Plaintiffs do not seek leave to amend in bad faith; nevertheless, allowing leave to amend would cause undue delay. This is not a complex case, yet Plaintiffs have added claims and dismissed defendants by amending their complaint through stipulation three times already. (See Doc. Nos. 30, 40, 46.) The deadline to amend the pleadings was June 29, 2015. (Doc. No. 32.) At the motion hearing, Plaintiffs' counsel said he needed to do more research in order to state a Monell claim against Defendant, but failed to describe any additional facts that could support such a claim. Moreover, the complaint was filed on February 11, 2015, over six months ago, has been amended three times, and no explanation offered as to why such research has not already been undertaken.
Allowing Plaintiffs to amend the complaint would be futile. First, Plaintiffs have not been able to state a claim having three chances to do so. Second, Plaintiffs' motion for summary judgment as to their single Monell claim fails to identify specific unconstitutional practices or policies as required by Monell. See supra Part III.B. When questioned about the lack of facts giving rise to Monell liability at the motion hearing, Plaintiffs were not able to articulate an incident, other than the current one, as a source of liability. Giving Plaintiffs more time to research alternative sources of liability would be futile since Monell is the only way to bring a constitutional claim against a municipality. Monell, 436 U.S. at 694.

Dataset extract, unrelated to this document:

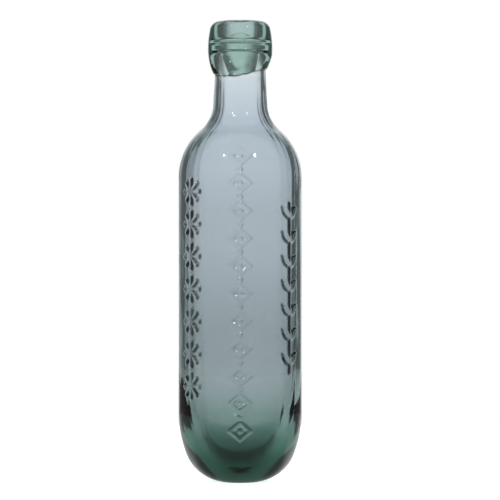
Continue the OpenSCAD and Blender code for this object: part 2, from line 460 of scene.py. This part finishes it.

Finally, while Defendant has not shown prejudice, the strong showing of the other factors warrants granting the motion for judgment on the pleadings without leave to amend. See Eminence Capital, LLC v. Aspeon, Inc., 316 F.3d 1048, 1052 (9th Cir. 2003).
IV. CONCLUSION
For the foregoing reasons, the Court GRANTS Defendant's motion for judgment on the pleadings without leave to amend and renders Plaintiffs' motion for summary judgment MOOT.